Why? Because it's needed he tells us more than once.
He sinks his life savings into the project and comes up with a hook for each interview he conducts on his way towards the seminal British band: he asks almost everybody he encounters to sing a Kinks song with him.
Some like Sting, Zooey Deschanel, and Robyn Hitchcock go along with this resulting in enjoyable covers of such classics as "You Really Got Me", "David Watts, and "Waterloo Sunset" (which most folks say is their favorite of their catalog). It's a crazy concept, but it works. It's padded with great Kinks songs, footage, and video and Edgers has a nervy edge in attempting to reconcile his heroes (the estranged brothers Ray and Dave Davies) and at times he hilariously owns up to the possible shortcomings of his endeavor in a endearing manner.

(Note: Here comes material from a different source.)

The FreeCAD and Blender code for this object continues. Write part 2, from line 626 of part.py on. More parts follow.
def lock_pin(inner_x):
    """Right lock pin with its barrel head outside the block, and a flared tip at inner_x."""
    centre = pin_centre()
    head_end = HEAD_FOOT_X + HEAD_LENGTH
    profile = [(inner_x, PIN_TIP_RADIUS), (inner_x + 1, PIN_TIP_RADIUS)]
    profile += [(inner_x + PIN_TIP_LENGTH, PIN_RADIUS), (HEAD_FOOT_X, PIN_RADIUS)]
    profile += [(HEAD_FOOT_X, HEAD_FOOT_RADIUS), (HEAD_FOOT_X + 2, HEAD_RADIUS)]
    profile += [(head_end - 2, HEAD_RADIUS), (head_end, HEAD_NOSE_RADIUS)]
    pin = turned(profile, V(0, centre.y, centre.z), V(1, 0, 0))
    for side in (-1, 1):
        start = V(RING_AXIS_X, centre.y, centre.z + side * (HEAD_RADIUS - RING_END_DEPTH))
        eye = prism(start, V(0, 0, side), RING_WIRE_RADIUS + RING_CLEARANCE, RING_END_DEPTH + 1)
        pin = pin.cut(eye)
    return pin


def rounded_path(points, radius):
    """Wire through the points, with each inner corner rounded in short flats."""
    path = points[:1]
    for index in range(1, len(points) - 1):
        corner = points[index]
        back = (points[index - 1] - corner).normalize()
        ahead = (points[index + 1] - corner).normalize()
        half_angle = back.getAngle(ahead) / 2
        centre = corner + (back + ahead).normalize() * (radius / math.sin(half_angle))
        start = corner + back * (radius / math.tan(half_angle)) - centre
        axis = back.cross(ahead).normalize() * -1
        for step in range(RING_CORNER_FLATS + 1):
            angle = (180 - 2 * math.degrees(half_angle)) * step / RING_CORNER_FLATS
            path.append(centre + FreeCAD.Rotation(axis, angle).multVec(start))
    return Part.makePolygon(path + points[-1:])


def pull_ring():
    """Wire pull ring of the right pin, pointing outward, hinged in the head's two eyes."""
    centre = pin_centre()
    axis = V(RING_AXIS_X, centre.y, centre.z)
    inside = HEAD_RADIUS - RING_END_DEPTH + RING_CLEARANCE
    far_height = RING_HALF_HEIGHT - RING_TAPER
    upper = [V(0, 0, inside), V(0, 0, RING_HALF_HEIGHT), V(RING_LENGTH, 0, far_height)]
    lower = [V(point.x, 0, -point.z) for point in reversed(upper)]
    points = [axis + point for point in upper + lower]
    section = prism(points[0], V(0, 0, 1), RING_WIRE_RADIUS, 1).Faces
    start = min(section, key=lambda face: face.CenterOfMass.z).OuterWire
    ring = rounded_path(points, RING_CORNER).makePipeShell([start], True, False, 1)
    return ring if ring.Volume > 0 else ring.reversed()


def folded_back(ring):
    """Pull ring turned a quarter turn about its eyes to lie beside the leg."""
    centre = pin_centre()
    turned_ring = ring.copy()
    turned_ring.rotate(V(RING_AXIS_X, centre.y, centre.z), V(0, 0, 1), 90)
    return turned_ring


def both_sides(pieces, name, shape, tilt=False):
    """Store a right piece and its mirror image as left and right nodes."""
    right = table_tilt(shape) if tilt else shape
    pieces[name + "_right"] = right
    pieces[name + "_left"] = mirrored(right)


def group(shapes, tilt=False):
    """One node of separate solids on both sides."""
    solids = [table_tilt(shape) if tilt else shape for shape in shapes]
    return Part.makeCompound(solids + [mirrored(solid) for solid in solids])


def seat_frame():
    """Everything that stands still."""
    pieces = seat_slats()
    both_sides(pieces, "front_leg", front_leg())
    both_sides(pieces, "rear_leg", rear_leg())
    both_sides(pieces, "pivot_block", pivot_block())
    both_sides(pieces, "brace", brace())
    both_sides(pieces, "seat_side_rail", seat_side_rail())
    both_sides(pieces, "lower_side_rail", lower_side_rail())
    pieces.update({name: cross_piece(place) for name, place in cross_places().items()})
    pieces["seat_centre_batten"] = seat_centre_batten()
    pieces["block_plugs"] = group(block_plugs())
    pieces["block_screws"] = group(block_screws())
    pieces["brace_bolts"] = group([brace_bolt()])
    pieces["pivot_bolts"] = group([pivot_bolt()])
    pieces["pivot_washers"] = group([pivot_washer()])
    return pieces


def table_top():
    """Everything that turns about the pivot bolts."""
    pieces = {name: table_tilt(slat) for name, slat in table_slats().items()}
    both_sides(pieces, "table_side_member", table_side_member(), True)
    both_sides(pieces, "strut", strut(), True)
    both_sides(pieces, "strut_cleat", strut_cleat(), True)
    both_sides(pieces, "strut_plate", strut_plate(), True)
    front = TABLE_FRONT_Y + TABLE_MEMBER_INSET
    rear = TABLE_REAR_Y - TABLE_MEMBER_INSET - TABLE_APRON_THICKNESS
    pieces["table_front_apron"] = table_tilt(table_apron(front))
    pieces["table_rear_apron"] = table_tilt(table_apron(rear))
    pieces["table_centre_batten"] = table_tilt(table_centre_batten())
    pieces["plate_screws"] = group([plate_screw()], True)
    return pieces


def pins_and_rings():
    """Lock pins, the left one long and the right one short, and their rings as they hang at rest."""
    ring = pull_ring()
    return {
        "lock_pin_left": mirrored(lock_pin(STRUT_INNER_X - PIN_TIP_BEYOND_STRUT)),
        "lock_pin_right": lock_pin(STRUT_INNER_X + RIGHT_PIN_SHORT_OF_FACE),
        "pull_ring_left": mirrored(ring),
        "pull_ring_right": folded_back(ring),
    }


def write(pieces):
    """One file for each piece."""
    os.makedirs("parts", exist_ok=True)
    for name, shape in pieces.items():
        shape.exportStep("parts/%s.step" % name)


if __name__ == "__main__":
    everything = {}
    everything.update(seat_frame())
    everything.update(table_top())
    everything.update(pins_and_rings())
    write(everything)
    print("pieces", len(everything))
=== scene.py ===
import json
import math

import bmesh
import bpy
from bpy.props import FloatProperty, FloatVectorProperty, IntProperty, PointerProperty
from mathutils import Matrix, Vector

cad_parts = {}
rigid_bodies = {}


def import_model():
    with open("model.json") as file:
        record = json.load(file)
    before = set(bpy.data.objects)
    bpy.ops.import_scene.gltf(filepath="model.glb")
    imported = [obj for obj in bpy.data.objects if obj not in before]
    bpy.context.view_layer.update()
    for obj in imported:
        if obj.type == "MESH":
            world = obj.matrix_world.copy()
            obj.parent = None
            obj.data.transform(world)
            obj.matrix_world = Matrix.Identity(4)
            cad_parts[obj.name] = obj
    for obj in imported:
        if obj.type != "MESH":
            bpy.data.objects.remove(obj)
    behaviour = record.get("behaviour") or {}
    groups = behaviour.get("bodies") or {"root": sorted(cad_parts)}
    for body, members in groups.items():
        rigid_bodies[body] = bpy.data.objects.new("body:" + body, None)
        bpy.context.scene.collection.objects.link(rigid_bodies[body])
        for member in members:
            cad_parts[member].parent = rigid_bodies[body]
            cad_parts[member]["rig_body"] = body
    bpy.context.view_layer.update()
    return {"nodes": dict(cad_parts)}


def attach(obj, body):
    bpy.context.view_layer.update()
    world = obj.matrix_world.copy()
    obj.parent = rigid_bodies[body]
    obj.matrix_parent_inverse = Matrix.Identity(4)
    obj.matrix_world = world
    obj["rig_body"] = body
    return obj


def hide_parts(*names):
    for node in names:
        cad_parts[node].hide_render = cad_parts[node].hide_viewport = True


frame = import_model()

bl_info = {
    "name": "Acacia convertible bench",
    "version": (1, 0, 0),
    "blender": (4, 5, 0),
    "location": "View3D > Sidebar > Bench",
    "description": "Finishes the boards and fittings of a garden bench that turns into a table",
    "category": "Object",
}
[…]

It's not really a Spoiler! to say he doesn't succeed in his quest, but it would be to tell you how close he actually gets. I can't say if this movie would mean anything to folks unaware of The Kinks, yet I'll guess that as a chronicle of a musical obsession, there's plenty of relatable passion for anybody to chew on.

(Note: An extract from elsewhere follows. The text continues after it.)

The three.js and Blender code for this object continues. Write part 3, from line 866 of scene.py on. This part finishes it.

Everybody's a fan of something, but how many would go to these lengths? Nice to know there's at least this guy. After the movie a Kinks cover band from the Triangle area, The Kinksmen, played a sweet set of their best loved material including "Picture Book", "I'm Not Like Everybody Else", and "Low Budget."

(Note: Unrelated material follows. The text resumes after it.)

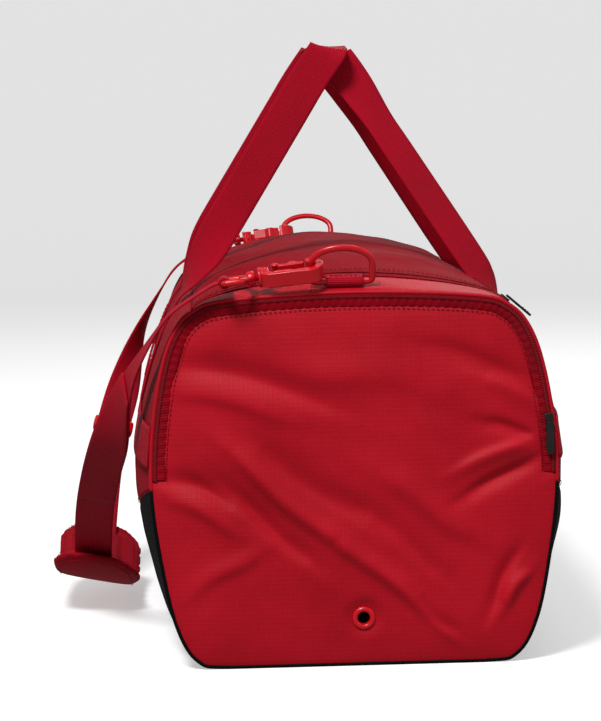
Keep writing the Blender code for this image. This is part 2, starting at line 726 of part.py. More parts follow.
def swivel_loops():
    """Loops that turn on the hooks' stems, each with a bar for the strap."""
    inner = WEB_WIDTH / 2 + LOOP_SLACK
    for name, end in ENDS:
        origin, u, v, n = loop_frame(end)
        wire = LOOP_WIRE / 2
        corners = [(-LOOP_WALL - wire, 0.0), (-LOOP_WALL - wire, 0.006), (-LOOP_WALL - wire - 0.002, 0.010),
                   (-LOOP_WALL - 0.011, inner + wire - 0.002), (-LOOP_WALL - 0.014, inner + wire),
                   (-LOOP_BAR + 0.003, inner + wire), (-LOOP_BAR + 0.0008, inner + wire - 0.0008),
                   (-LOOP_BAR, inner + wire - 0.003), (-LOOP_BAR, 0.0)]
        corners += [(a, -b) for a, b in reversed(corners[1:-1])]
        centres = [origin + u * a + v * b for a, b in corners]
        frames = []
        for k, centre in enumerate(centres):
            ahead = (centres[(k + 1) % len(centres)] - centres[k - 1]).normalized()
            frames.append((centre, ahead.cross(n), n))
        loop = add(name + "_swivel_loop", sweep(frames, circle(wire, 8), closed=True), GLOSS_RED, 0.25,
                   smooth=60)
        boss = cutter(name + "_swivel_boss", rod(origin - u * (LOOP_WALL - 0.001),
                                                 origin - u * (LOOP_WALL + LOOP_WIRE), 0.0062, 12))
        boolean(loop, boss, "UNION")
        bore = cutter(name + "_swivel_bore", rod(origin - u * (LOOP_WALL - 0.010),
                                                 origin - u * (LOOP_WALL + LOOP_WIRE + 0.010),
                                                 STEM_RADIUS + 0.0006, 10))
        boolean(loop, bore)


# ---------------------------------------------------------------- shoulder strap

def pad_arc(y, lift):
    """Point of the pad's middle line at y, raised by lift above its outer face."""
    radius = (PAD_HALF ** 2 + PAD_SAG ** 2) / (2 * PAD_SAG)
    angle = y / radius
    centre_z = PAD_BOTTOM + radius
    r = radius - lift
    return Vector((-END_WIDTH / 2 - PAD_STANDOFF, r * sin(angle), centre_z - r * cos(angle)))


def pad_frames(lift, half_length, count):
    """Frames along the pad, rolled about its middle line."""
    frames = []
    for y in spread(-half_length, half_length, count):
        centre = pad_arc(y, lift)
        ahead = (pad_arc(y + 0.001, lift) - pad_arc(y - 0.001, lift)).normalized()
        level = Vector((1, 0, 0))
        across = level * cos(PAD_ROLL) - ahead.cross(level) * sin(PAD_ROLL)
        up = -ahead.cross(across)
        frames.append((centre, across, up if up.z > 0 else -up))
    return frames


def strap_points():
    """Middle points and width directions of the strap's near half, from its bar to the pad."""
    bar = strap_bar(-1)
    y_axis = Vector((0, 1, 0))
    edge = -END_WIDTH / 2
    first = bar - Vector((LOOP_WIRE / 2 + EYE_SLACK + WEB_THICK / 2, 0, 0))
    return [(first, y_axis),
            (bar + Vector((-0.0115, 0, -0.0026)), y_axis),
            (Vector((edge + 0.0455, bar.y, 0.3440)), y_axis),
            (Vector((edge + 0.0225, bar.y + 0.008, 0.3270)), y_axis),
            (Vector((edge + 0.0035, bar.y + 0.028, 0.3000)), Vector((-0.05, 1, 0))),
            (Vector((edge - 0.0175, bar.y + 0.065, 0.2600)), Vector((-0.25, 1, 0))),
            (Vector((edge - 0.0365, -PAD_HALF - 0.160, 0.2050)), Vector((-0.75, 0.75, 0))),
            (Vector((edge - 0.0505, -PAD_HALF - 0.097, 0.1600)), Vector((-1, 0.25, 0.05))),
            (Vector((edge - 0.0595, -PAD_HALF - 0.040, 0.1170)), Vector((-1, 0.04, 0.14)))]


def strap():
    """The webbing loop with its pad, sleeve and adjuster, hung on the two swivel loops."""
    joint_empty("strap", Vector((strap_bar(-1).x, 0, strap_bar(-1).z)))
    near = strap_points()
    lift = PAD_THICK + 6 * GAP + WEB_THICK / 2
    rolled = pad_frames(lift, PAD_HALF * 0.9, 6)
    points = [p for p, _ in near] + [c for c, _, _ in rolled]
    widths = [w for _, w in near] + [-w for _, w, _ in rolled]
    points += [Vector((p.x, -p.y, p.z)) for p, _ in reversed(near)]
    widths += [Vector((w.x, -w.y, w.z)) for _, w in reversed(near)]
    frames = web_frames(points, widths, 3)
    web = add("shoulder_strap", sweep(frames, flat_section(WEB_WIDTH, WEB_THICK)), WEB_RED,
              body="strap")
    for name, end in ENDS:
        bar = strap_bar(end)
        ring = []
        inner = LOOP_WIRE / 2 + EYE_SLACK
        outer = inner + WEB_THICK * 0.9
        for k in range(14):
            angle = 2 * pi * k / 14
            ring.append((bar, Vector((cos(angle), 0, sin(angle))), Vector((0, 1, 0))))
        section = [(inner, -WEB_WIDTH / 2), (outer, -WEB_WIDTH / 2), (outer, WEB_WIDTH / 2),
                   (inner, WEB_WIDTH / 2)]
        boolean(web, cutter(name + "_strap_eye", sweep(ring, section, closed=True)), "UNION")
    round_edge = [(PAD_WIDTH / 2 * sx, PAD_THICK * h) for sx, h in
                  ((-0.94, 0.0), (-1.0, 0.28), (-1.0, 0.72), (-0.94, 1.0), (0, 1.0),
                   (0.94, 1.0), (1.0, 0.72), (1.0, 0.28), (0.94, 0.0), (0, 0.0))]
    add("shoulder_pad", sweep(pad_frames(0.0, PAD_HALF, 10), round_edge), RED, body="strap")
    top = WEB_THICK + 10 * GAP
    wall, half = 0.007, WEB_WIDTH / 2 + GAP * 3
    channel = [(-half - wall, 0), (-half, 0), (-half, top), (half, top), (half, 0), (half + wall, 0),
               (half + wall, top + 0.002), (-half - wall, top + 0.002)]
    add("pad_sleeve", sweep(pad_frames(PAD_THICK + GAP, PAD_HALF * 0.8, 8), channel), RED, body="strap")
    adjuster(frames)


def adjuster(frames):
    """The plastic slide that sets the strap's length, on its far half."""
    centre, across, up = frames[ADJUSTER_STATION]
    ahead = across.cross(up).normalized()
    bm = bmesh.new()
    wide, tall, long = WEB_WIDTH / 2 + 0.0015, WEB_THICK / 2 + 0.0020, 0.009
    rim = 0.0035
    rings = []
    corners = ((-1, wide + rim, tall + rim), (1, wide + rim, tall + rim), (1, wide, tall), (-1, wide, tall))
    for s, a, b in corners:
        rings.append([bm.verts.new(centre + ahead * (s * long) + across * (x * a) + up * (y * b))
                      for x, y in ((-1, -1), (1, -1), (1, 1), (-1, 1))])
    for one, two in zip(rings, rings[1:] + rings[:1]):
        for k in range(4):
            m = (k + 1) % 4
            bm.faces.new((one[k], one[m], two[m], two[k]))
    add("strap_adjuster", bm, GLOSS_RED, 0.3, body="strap")


# ---------------------------------------------------------------- zip sliders and pulls

def block(centre, x_dir, y_dir, z_dir, size):
    """A box with its own directions."""
    bm = bmesh.new()
    bmesh.ops.create_cube(bm, size=1.0)
    for vert in bm.verts:
        vert.co = (Vector(centre) + x_dir * (vert.co.x * size[0]) + y_dir * (vert.co.y * size[1])
                   + z_dir * (vert.co.z * size[2]))
    return bm


def slider_set(name, point, along, out, pull_dir):
    """A slider standing on the zip at a point, and its pull hanging from the slider's bridge."""
    across = along.cross(out).normalized()
    centre = point + out * (GAP + SLIDER_THICK / 2)
    joint_empty(name + "_slider", centre)
    plate_part = add(name + "_zip_slider",
                     block(centre, across, along, out, (SLIDER_WIDTH, SLIDER_LENGTH, SLIDER_THICK)),
                     BLACK, 0.3, body=name + "_slider")
    bevel(plate_part, 0.0006, 1)
    pivot = centre + out * (SLIDER_THICK / 2 + GAP + PULL_THICK / 2)
    joint_empty(name + "_pull", pivot)
    side = pull_dir.cross(out).normalized()
    lie = side.cross(pull_dir).normalized()
    lie = lie if lie.dot(out) > 0 else -lie
    bm = block(pivot + pull_dir * (PULL_LENGTH / 2), side, pull_dir, lie,
               (PULL_WIDTH, PULL_LENGTH, PULL_THICK))
    pull = add(name + "_zip_pull", bm, BLACK, 0.5, body=name + "_pull")
    bevel(pull, 0.0006, 1)


def sliders():
    """One slider on the lid's zip and one on each end's zip."""
    point = surface(ARC_LID, -LID_SLIDER_Y)
    above, below = surface(ARC_LID + 0.004, 0.0), surface(ARC_LID - 0.012, 0.0)
    slope = Vector((below.x - above.x, 0, below.z - above.z)).normalized()
    out = Vector((-slope.z, 0, slope.x)).normalized()
    rise = 0.0
    for y in spread(-LID_SLIDER_Y, LID_SLIDER_TRAVEL - LID_SLIDER_Y, 6):
        for aside in spread(-SLIDER_WIDTH / 2, SLIDER_WIDTH / 2, 6):
            spot = surface(ARC_LID + aside, y)
            rise = max(rise, (Vector((spot.x - point.x, 0, spot.z - point.z))).dot(out))
    slider_set("lid", point + out * rise, Vector((0, 1, 0)), out, slope)
    for name, end in ENDS:
        arc = arc_at_height(NEAR_SLIDER_Z)
        spot = surface(arc, HALF, -END_TAPE - GAP / 2)
        ahead = surface(arc + 0.010, HALF, -END_TAPE) - surface(arc - 0.010, HALF, -END_TAPE)
        along = Vector((ahead.x, 0, ahead.z)).normalized()
        slider_set(name, Vector((spot.x, end * HALF, spot.z)), along, Vector((0, end, 0)),
                   Vector((0, 0, -1)))


body_cloth()
lid()
end_cloth()
vents()
dividers()
side_webbing()
handles()
d_rings()
ring_tabs()
snap_hooks()
swivel_loops()
strap()
sliders()
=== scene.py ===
# %% [markdown]
# # A hockey equipment bag
#
# The bag is a soft duffel: smooth coated cloth at the ends, twill sides, a coarse woven lid, black
# cloth below, zips with moulded sliders, and webbing for the handles and the shoulder strap.
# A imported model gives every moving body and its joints. This lesson builds the looks around it:
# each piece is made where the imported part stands, then it rides on the part's body.

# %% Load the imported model
from math import cos, exp, pi, radians, sin

import bmesh
import bpy
import numpy as np
from mathutils import Matrix, Vector, noise


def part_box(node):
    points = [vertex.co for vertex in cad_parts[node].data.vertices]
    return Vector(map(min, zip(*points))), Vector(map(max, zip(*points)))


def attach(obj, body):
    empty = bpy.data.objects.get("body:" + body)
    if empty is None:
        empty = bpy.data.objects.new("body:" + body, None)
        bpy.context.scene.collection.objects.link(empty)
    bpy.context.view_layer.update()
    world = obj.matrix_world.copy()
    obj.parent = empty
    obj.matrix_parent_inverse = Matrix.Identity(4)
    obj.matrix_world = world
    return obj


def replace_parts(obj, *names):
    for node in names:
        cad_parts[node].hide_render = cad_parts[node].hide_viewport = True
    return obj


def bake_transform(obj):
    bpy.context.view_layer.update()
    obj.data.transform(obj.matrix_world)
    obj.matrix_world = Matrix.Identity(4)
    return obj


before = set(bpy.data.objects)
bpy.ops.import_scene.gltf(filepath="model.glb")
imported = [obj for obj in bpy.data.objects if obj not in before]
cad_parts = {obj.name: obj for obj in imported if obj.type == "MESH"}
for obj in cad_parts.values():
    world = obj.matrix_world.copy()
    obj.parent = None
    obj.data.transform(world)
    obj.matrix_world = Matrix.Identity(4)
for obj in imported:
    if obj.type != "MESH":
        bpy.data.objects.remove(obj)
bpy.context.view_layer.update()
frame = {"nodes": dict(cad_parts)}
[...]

They were accompanied for a few songs by Chris Stamey and Peter Holsapple (The dB's). Mitch Easter (Let's Active, too many production credits to list) also joined in for a rousing rendition of "Til The End Of The Day." It was such a cool thing to see this day of docs morph into a full throttle rock concert.
Great way to end out the evening - which is what I got to do now. Another day of docs awaits tomorrow so sleep awaits momentarily.
I bet I'll sleep well tonight since I'm sure this time that all my devices are recharging.